Supreme Court of Wyoming

July 17, 2015

IN THE MATTER OF THE WORKER'S COMPENSATION CLAIM OF: BLAINE LEE DEBYAH, Appellant (Petitioner),
v.
STATE OF WYOMING, ex rel., DEPARTMENT OF WORKFORCE SERVICES, WORKERS' COMPENSATION DIVISION, Appellee (Respondent)

As Amended September 18, 2015.

Page 712

Appeal from the District Court of Natrona County. The Honorable W. Thomas Sullins, Judge.

For Appellant: R. Todd Ingram of Ingram | Olheiser, P.C., Casper, Wyoming.

For Appellee: Peter K. Michael, Wyoming Attorney General; John D. Rossetti, Deputy Attorney General; Michael J. Finn, Senior Assistant Attorney General; Samantha Caselli, Assistant Attorney General.

Before BURKE, C.J., and HILL, KITE, DAVIS, and FOX, JJ.

OPINION

Page 713

FOX, Justice.

[¶1] Blaine Lee Debyah suffered a workplace injury and applied for permanent partial disability, which was denied by the Workers' Compensation Division (Division). Mr. Debyah requested a contested case hearing, and during discovery, the Division served a number of interrogatories and requests for production related to Mr. Debyah's work history since the time of his injury. In response, Mr. Debyah asserted his Fifth Amendment right against self-incrimination. The hearing examiner compelled Mr. Debyah to answer the discovery, but Mr.
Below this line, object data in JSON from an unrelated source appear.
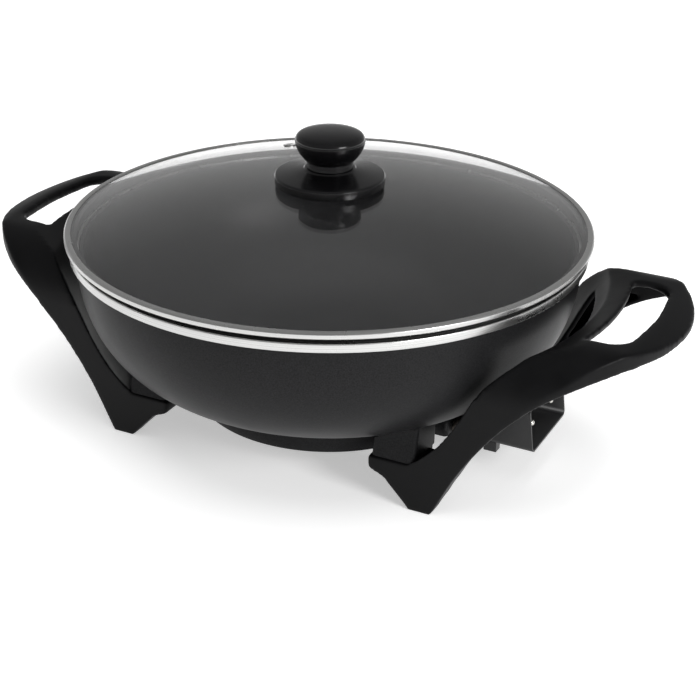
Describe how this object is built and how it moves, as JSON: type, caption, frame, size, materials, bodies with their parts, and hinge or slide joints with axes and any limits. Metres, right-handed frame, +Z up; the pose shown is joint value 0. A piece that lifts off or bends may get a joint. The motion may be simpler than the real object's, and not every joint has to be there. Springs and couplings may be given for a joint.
{
  "type": "electric wok",
  "caption": "Electric wok: round cast bowl on looped handles that run down into feet, loose domed glass lid with a knob, and a guarded socket for a removable thermostat.",
  "frame": {"origin": "on the floor plane midway between the two handles, under the centre of the bowl", "axes": "+X along the handles towards the thermostat socket, +Z up"},
  "size_m": [0.508, 0.36, 0.2162],
  "materials": {
    "coated_cast_aluminium": "satin, fine sprayed non-stick coating",
    "satin_steel": "turned satin",
    "handle_phenolic": "matte moulded",
    "knob_phenolic": "gloss moulded",
    "lid_glass": "clear tempered",
    "silicone": "matte",
    "zinc_steel": "zinc plated",
    "pin_steel": "polished",
    "element_sheath": "oxidised",
    "ceramic": "glazed ceramic",
    "bare_aluminium": "machined",
    "black_sheet_steel": "satin black coat"
  },
  "bodies": {
    "base": {"wok_bowl": "coated_cast_aluminium", "bowl_rim_ring": "satin_steel", "handle_right": "handle_phenolic", "handle_left": "handle_phenolic", "mount_block_right_front": "coated_cast_aluminium", "mount_block_right_rear": "coated_cast_aluminium", "mount_block_left_front": "coated_cast_aluminium", "mount_block_left_rear": "coated_cast_aluminium", "leg_screws": "zinc_steel", "heater_ring": "coated_cast_aluminium", "heating_element": "element_sheath", "terminal_pin_front": "pin_steel", "terminal_pin_rear": "pin_steel", "pin_insulator_front": "ceramic", "pin_insulator_rear": "ceramic", "probe_tube": "bare_aluminium", "socket_guard": "black_sheet_steel", "guard_bracket": "black_sheet_steel"},
    "lid": {"lid_glass": "lid_glass", "lid_rim_band": "satin_steel", "steam_vent_eyelet": "satin_steel", "lid_knob": "knob_phenolic", "lid_knob_skirt": "knob_phenolic", "lid_knob_gasket": "silicone", "lid_knob_washer": "satin_steel", "lid_knob_screw": "zinc_steel"}
  },
  "joints": [
    {"name": "lid_lift", "type": "slide", "parent": "base", "child": "lid", "axis": [0, 0, 1], "range_m": [0, 0.12]}
  ]
}
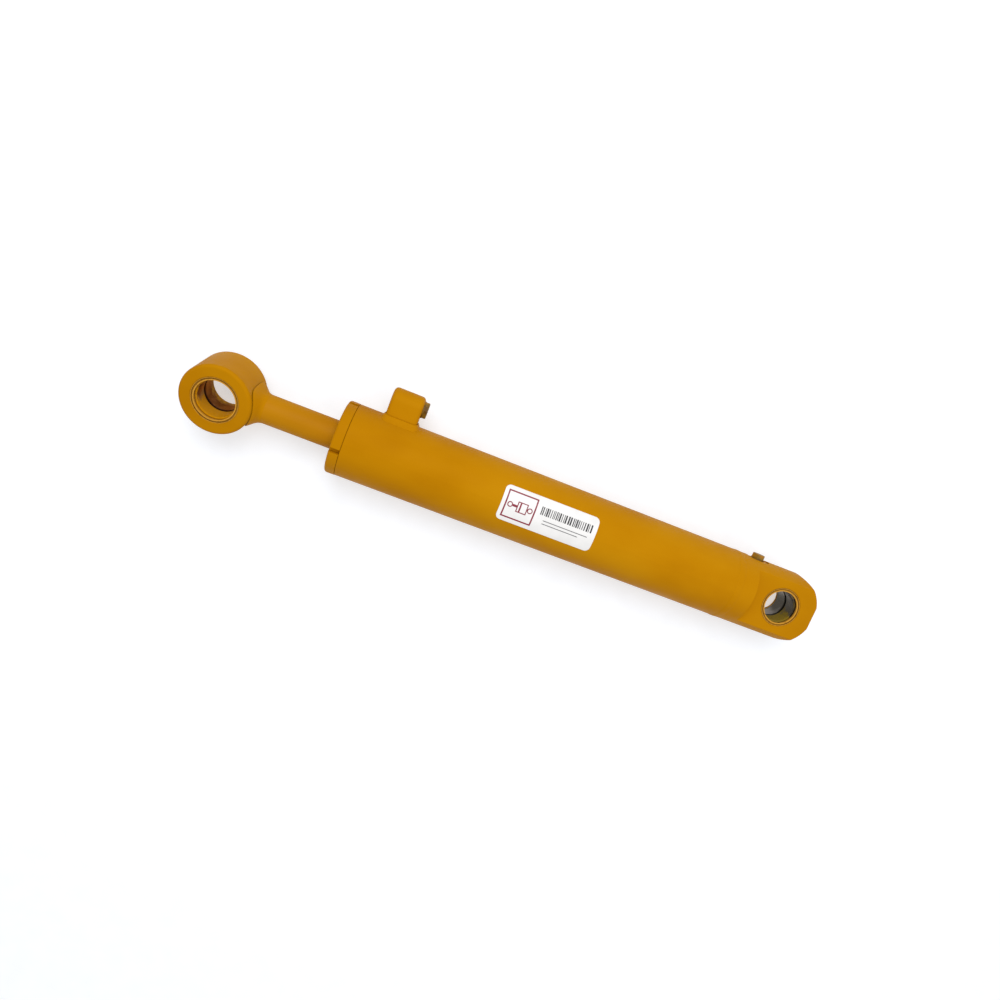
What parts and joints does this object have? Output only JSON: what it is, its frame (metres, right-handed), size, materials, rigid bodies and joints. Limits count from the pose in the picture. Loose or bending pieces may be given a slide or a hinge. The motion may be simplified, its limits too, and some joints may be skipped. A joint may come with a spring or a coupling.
{
  "type": "hydraulic cylinder",
  "caption": "Double-acting hydraulic cylinder, retracted, with a flat-sided pin lug on its base, a round pin eye on its rod and two plugged oil ports.",
  "frame": {"origin": "centre of the base lug's pin bore, halfway along the pin", "axes": "+X along the barrel towards the rod eye; +Z along the base pin; both oil ports lie towards -Y. At rest the rod is retracted and its eye is turned 17.4 degrees about the rod, from +Z towards +Y, as the object was seen"},
  "size_m": [0.8159, 0.128, 0.0908],
  "materials": {
    "yellow_paint": "industrial yellow paint, soft satin gloss, on steel",
    "bushing_steel": "hardened ground steel, lightly oiled",
    "pin_seal": "dust seal, oversprayed with the yellow paint",
    "black_rubber": "nitrile O-ring",
    "polyurethane": "polyurethane seal",
    "guide_ring": "fabric-filled guide ring",
    "chrome_rod": "hard chrome; yellow overspray where it was exposed when painted",
    "piston_steel": "turned steel",
    "plug_steel": "steel plug, partly covered by the yellow paint",
    "grease_fitting": "zinc-plated fitting, sprayed over with the yellow paint",
    "label": null
  },
  "bodies": {
    "barrel": {"barrel_tube": "yellow_paint", "base_lug": "yellow_paint", "base_weld": "yellow_paint", "base_bushing_upper": "bushing_steel", "base_bushing_lower": "bushing_steel", "base_pin_seal_upper": "pin_seal", "base_pin_seal_lower": "pin_seal", "base_port_plug": "plug_steel", "base_port_plug_o_ring": "black_rubber", "base_grease_fitting": "grease_fitting", "rod_port_boss": "yellow_paint", "rod_port_weld": "yellow_paint", "rod_port_plug": "plug_steel", "rod_port_plug_o_ring": "black_rubber", "head_gland": "yellow_paint", "gland_o_ring": "black_rubber", "gland_backup_ring": "guide_ring", "rod_wiper": "polyurethane", "rod_seal": "polyurethane", "rod_buffer_seal": "polyurethane", "gland_wear_ring_outer": "guide_ring", "gland_wear_ring_inner": "guide_ring", "label": "label"},
    "piston_rings": {"piston_seal": "polyurethane", "piston_seal_energizer": "black_rubber", "piston_wear_ring_front": "guide_ring", "piston_wear_ring_rear": "guide_ring"},
    "rod": {"piston_rod": "chrome_rod", "rod_eye": "yellow_paint", "rod_eye_weld": "yellow_paint", "rod_bushing_upper": "bushing_steel", "rod_bushing_lower": "bushing_steel", "rod_pin_seal_upper": "pin_seal", "rod_pin_seal_lower": "pin_seal", "rod_grease_fitting": "grease_fitting", "piston": "piston_steel", "piston_o_ring": "black_rubber", "piston_nut": "piston_steel"}
  },
  "joints": [
    {"name": "rod_slide", "type": "slide", "parent": "barrel", "child": "piston_rings", "axis": [1, 0, 0], "range_m": [0, 0.375]},
    {"name": "rod_turn", "type": "hinge", "parent": "piston_rings", "child": "rod", "pos_m": [0.12, 0, 0], "axis": [1, 0, 0], "continuous": true}
  ]
}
Debyah consistently invoked the Fifth Amendment. The hearing examiner dismissed the contested case as a sanction for failing to comply with discovery. The district court affirmed the dismissal, and Mr. Debyah now appeals to this Court. We reverse and remand.

ISSUE

[¶2] Did the hearing examiner err in dismissing the contested case as a discovery sanction?

FACTS

[¶3] Mr. Debyah suffered a workplace injury to his back on October 8, 2009. He applied for, and received, temporary total disability benefits as a result of his injury.

[¶4] In 2011, the Division hired a private investigator who began surveillance on Mr. Debyah on November 17, 2011, which continued on and off for nearly a year. The investigator also interviewed a number of people who had contact with Mr. Debyah through his work. The private investigator discovered

Page 714

that Mr. Debyah had worked on a number of construction projects beginning in the fall of 2011 and extending through the end of the investigation, which he had not reported to the Division. The Division also received some information concerning Mr. Debyah's income, though such information seems to be speculative and incomplete.

[¶5] In the midst of the investigation, Mr. Debyah applied for permanent partial disability benefits, which the Division denied. Mr. Debyah requested a contested case hearing, and the case was referred to the Office of Administrative Hearings (OAH). Mr. Debyah learned of the Division's investigation through the proceedings leading up to the contested case hearing.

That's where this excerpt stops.